The most useful analytics combine operational and financial data. Examples include maintenance cost per square foot, repeat repair rates by asset class, emergency spend as a percentage of total maintenance spend, contract leakage by vendor, and variance between approved budgets and committed procurement. These metrics help identify whether a property has a service execution issue, a sourcing issue, or an asset lifecycle issue.
- Portfolio dashboards should support drill-down from enterprise to property, building, and asset level.
- Exception reporting should highlight unmatched invoices, overdue work orders, expired vendor compliance documents, and budget overruns.
- Benchmarking should compare similar properties by occupancy type, geography, age, and service model.
- Executive reporting should distinguish operating expense trends from capital investment patterns.
Compliance, governance, and audit requirements
Real estate operations face a range of governance requirements, including financial controls, vendor due diligence, health and safety documentation, environmental obligations, insurance tracking, and internal approval policies. ERP workflow automation supports compliance by embedding controls into daily transactions rather than relying on after-the-fact review.
Examples include preventing purchase orders to vendors with expired insurance, requiring inspection records before closing certain maintenance tasks, enforcing segregation of duties in invoice approval, and maintaining a complete audit trail from requisition through payment. For organizations with public reporting obligations or institutional investors, these controls are important for both operational discipline and external assurance.
Governance design should still reflect operational reality. If every low-value maintenance purchase requires multiple finance approvals, field teams will bypass the system. The better approach is risk-based control design with thresholds, role-based permissions, and exception monitoring.
Cloud ERP, vertical SaaS, and integration strategy
Most enterprise real estate operators evaluating ERP today are considering cloud deployment. Cloud ERP offers advantages in standardization, remote access, update management, and portfolio-wide visibility. It is particularly useful for distributed property operations where site teams, regional managers, vendors, and finance staff need access to the same workflows.
However, real estate organizations often rely on vertical SaaS platforms for leasing, tenant engagement, building operations, energy management, or specialized property management functions. The practical question is not whether ERP replaces every system, but how the ERP becomes the operational and financial backbone while vertical applications handle domain-specific processes.
A sound architecture usually centralizes vendor master data, procurement controls, financial accounting, project accounting, and enterprise reporting in the ERP. Specialized applications can remain in place for leasing administration, resident portals, building automation, or field service mobility if they integrate cleanly. The integration model should prioritize master data consistency, event-driven updates, and clear ownership of each business object.
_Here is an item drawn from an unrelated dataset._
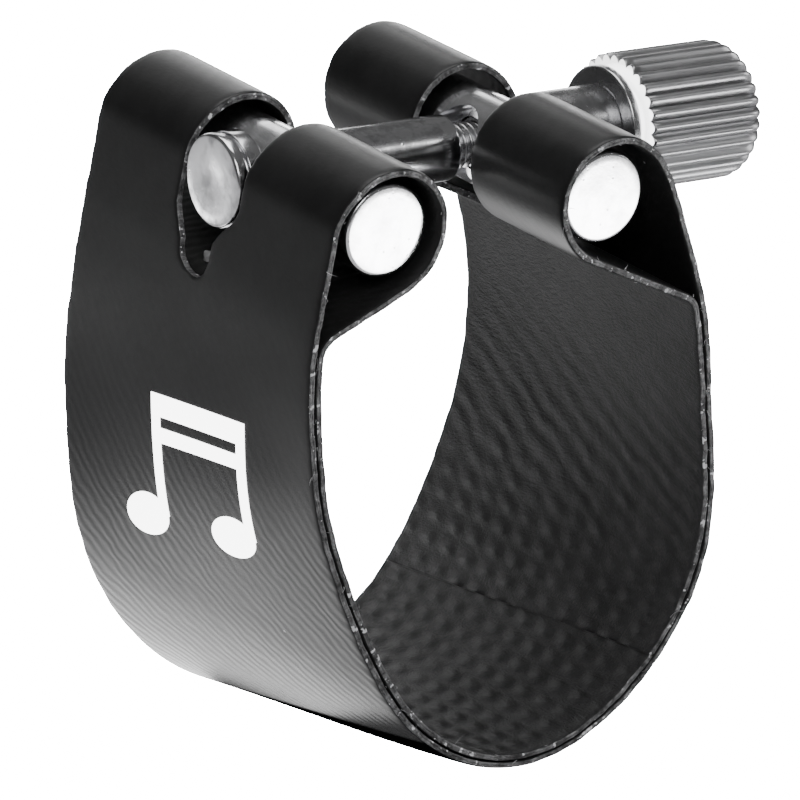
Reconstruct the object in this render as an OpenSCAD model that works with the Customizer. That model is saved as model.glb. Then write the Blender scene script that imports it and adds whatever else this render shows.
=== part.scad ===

Integration priorities for enterprise real estate teams
- Property and asset master synchronization across ERP and property systems
- Work order and service completion integration between maintenance tools and finance
- Vendor and contract data consistency across procurement and operational platforms
- Invoice and payment status visibility for property managers and regional teams
- Project and capital expenditure integration for development and major renovation programs
AI and automation relevance in real estate ERP
AI in real estate ERP is most useful when applied to specific workflow decisions rather than broad generalization. Practical use cases include invoice data extraction, anomaly detection in vendor billing, predictive maintenance recommendations based on asset history, prioritization of work orders, and forecasting of maintenance spend using seasonality and asset condition patterns.
These capabilities are valuable only when underlying process data is standardized. If work orders are inconsistently categorized, vendor records are duplicated, or invoices lack proper references, AI outputs will be unreliable. For this reason, many organizations should focus first on workflow discipline, master data governance, and exception handling before expanding into advanced automation.
A realistic approach is to start with deterministic automation such as approval routing, matching rules, alerts, and scheduled preventive maintenance. AI can then be layered onto mature processes to improve prioritization and forecasting rather than compensate for weak controls.
Implementation challenges and executive guidance
Real estate ERP implementation is often complicated by decentralized property operations, inconsistent naming conventions, local vendor practices, and legacy accounting structures. The most common failure point is trying to automate broken or highly variable workflows without first defining standard operating models.
Executives should begin with process segmentation. Not every property type, region, or business unit needs identical workflows, but the organization should define where standardization is mandatory. Vendor onboarding, approval thresholds, coding structures, budget controls, and audit requirements usually need enterprise consistency. Service delivery methods, local contractor pools, and some maintenance scheduling practices may remain more flexible.
- Establish a common data model for properties, assets, vendors, contracts, projects, and financial dimensions before workflow configuration.
- Map current-state procurement, maintenance, and finance processes to identify approval delays, duplicate entry, and control gaps.
- Define separate workflows for routine, urgent, and emergency scenarios.
- Prioritize integrations that remove manual reconciliation between operations and finance.
- Use phased rollout by portfolio segment or region rather than enterprise-wide big bang deployment.
- Track adoption with operational KPIs such as purchase order compliance, invoice cycle time, preventive maintenance completion, and work order aging.
Scalability should also be planned early. As portfolios grow through acquisition or development, the ERP must support new entities, properties, service vendors, and reporting structures without redesigning the core model. This is where workflow standardization, cloud deployment, and disciplined master data governance have long-term value.
What enterprise real estate teams should expect from ERP workflow automation
A successful real estate ERP program does not eliminate operational complexity. Properties still differ by age, occupancy, service model, and ownership structure. What ERP workflow automation should do is make that complexity manageable through standard controls, connected data, and clearer accountability.
For procurement, that means better vendor governance, contract compliance, and spend visibility. For maintenance, it means linking service execution to asset history, inventory, and cost outcomes. For finance, it means faster close cycles, cleaner audit trails, and more reliable property-level reporting. Across the enterprise, it means executives can compare performance across assets and make decisions with fewer manual reconciliations.
The strongest results usually come from treating ERP as an operating model initiative rather than a software installation. Real estate firms that align workflows, data standards, controls, and reporting requirements before automation are better positioned to improve service quality, financial discipline, and portfolio scalability.